DIRECTIONS ▸ Check each line of the material. Copy those containing "bodies".

COLLECTED MATERIAL ▸

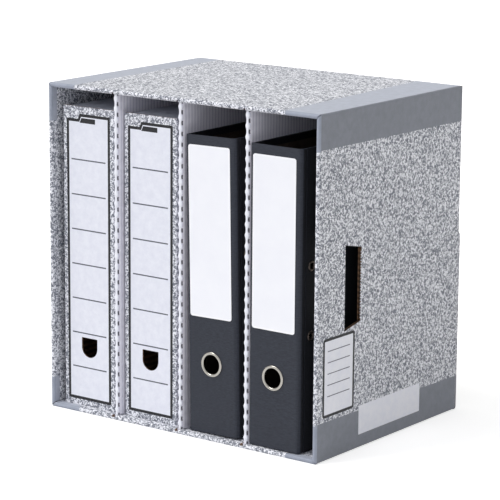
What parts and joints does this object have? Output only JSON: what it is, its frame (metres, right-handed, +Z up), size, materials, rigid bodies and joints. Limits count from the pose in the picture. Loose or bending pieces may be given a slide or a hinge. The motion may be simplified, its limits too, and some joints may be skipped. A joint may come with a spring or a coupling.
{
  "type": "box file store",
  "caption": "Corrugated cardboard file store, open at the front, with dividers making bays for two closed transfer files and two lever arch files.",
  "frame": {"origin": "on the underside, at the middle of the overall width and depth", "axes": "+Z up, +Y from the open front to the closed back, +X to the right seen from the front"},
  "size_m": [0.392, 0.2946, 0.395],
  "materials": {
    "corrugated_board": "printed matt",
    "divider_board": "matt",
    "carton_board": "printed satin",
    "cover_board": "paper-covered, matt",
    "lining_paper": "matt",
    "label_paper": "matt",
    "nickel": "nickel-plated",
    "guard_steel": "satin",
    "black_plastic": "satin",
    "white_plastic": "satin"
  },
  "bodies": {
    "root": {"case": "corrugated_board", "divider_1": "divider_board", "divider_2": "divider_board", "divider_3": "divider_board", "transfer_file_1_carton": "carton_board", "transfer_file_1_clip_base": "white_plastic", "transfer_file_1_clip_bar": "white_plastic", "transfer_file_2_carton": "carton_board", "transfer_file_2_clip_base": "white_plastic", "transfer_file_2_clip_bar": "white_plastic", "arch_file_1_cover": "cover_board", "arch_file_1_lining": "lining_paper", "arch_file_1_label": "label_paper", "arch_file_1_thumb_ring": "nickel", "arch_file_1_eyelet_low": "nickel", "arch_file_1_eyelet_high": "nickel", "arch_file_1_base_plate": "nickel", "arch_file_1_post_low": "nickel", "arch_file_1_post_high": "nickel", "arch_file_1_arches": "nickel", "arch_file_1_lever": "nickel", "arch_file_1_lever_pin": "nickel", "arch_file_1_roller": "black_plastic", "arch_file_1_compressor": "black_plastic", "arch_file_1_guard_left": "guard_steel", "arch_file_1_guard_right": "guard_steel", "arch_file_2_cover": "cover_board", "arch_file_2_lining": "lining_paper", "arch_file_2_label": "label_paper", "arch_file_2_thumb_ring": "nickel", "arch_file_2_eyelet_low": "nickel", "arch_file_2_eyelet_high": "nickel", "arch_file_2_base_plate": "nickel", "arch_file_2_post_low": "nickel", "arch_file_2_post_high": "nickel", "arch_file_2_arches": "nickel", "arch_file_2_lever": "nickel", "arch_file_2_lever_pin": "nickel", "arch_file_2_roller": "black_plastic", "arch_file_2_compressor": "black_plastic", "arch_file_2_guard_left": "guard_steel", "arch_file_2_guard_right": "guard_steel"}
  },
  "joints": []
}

WORKED SOLUTION ▸
What parts and joints does this object have? Output only JSON: what it is, its frame (metres, right-handed, +Z up), size, materials, rigid bodies and joints. Limits count from the pose in the picture. Loose or bending pieces may be given a slide or a hinge. The motion may be simplified, its limits too, and some joints may be skipped. A joint may come with a spring or a coupling.
  "bodies": {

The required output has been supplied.